Pour Verne Harris, archiviste sud-africain ayant largement contribué au sauvetage des archives du régime d'apartheid, les documents produits par l'administration publique sont en premier lieu porteurs des voix des fonctionnaires qui les produisent, les utilisent et, parfois, les dissimulent ou les détruisent selon leurs intérêts et les contextes sociaux et sociétaux dans lesquels ils évoluent (Harris, 1997, p. 135-136).

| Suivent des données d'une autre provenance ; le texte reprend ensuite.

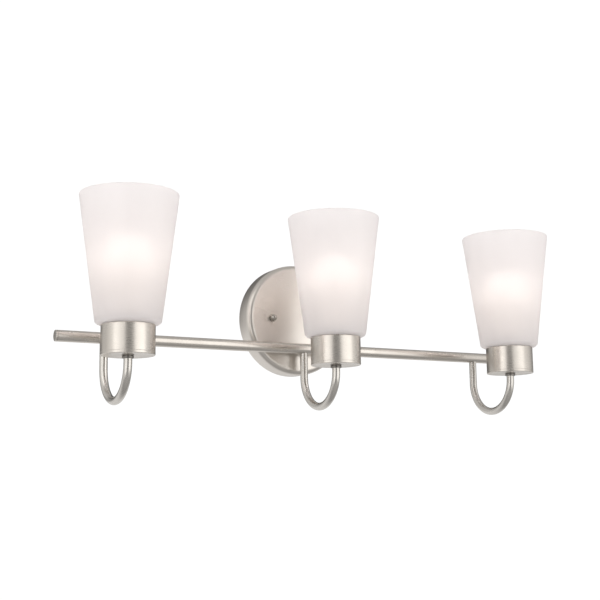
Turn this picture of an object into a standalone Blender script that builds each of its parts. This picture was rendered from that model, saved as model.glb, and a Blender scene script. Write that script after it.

Contextes sociaux et sociétaux constitués de multiples facettes
C'est ce contexte, toujours constitué de multiples facettes, qui détermine la manière dont une société et ses individus perçoivent ce qui est digne ou pas d'être conservé. A titre d'exemple, les archivistes australiens, auteurs du manuel Keeping Archives, rappellent que l'intégration progressive au sein du débat public de la problématique du réchauffement climatique et du développement du trou dans la couche d'ozone va contribuer à ce que les Australiens, en seulement quelques années, changent leur perception concernant les archives témoignant de ces phénomènes (Reed, 1993, p. 188). En effet, les rapports et les études autrefois détruits par les services d'archives du pays deviennent rapidement des documents d'intérêt majeur qu'il convient de conserver dans les meilleures conditions.
De l'archivilisation vers l'archivation
Il ne faudrait cependant pas croire que toutes les décisions relatives aux archives proviennent forcément d'un esprit humain conscient de son environnement et de sa propre situation. S'appuyant sur les écrits de Derrida, Harris rappelle que, pour peu qu'il n’existe réellement qu'une seule et même réalité, le processus d'inscription de cette dernière sur les documents brise toute unicité potentielle (Harris, 1997, p. 135). En effet, en rapport avec ses rétentions, ses connaissances, ses expériences et ses capacités, le producteur va faire des choix, pas toujours réfléchis, sur ce qui figurera dans ses archives. C'est ce que nous signale également le professeur émérite en archivistique à l'Université d'Amsterdam Eric Ketelaar lorsqu'il parle de l'archivalisation qu'il définit comme le choix conscient ou inconscient (déterminé par des facteurs sociaux et culturels) de ce qui mérite d'être archivé (Ketelaar, 1999, p. 57). Pour ce grand lecteur de Derrida, l'archivalisation incarne alors le moment de vérité qui précède l’archivation (archivization en anglais) qui est le moment de création des archives (Ketelaar, 2001, p. 132).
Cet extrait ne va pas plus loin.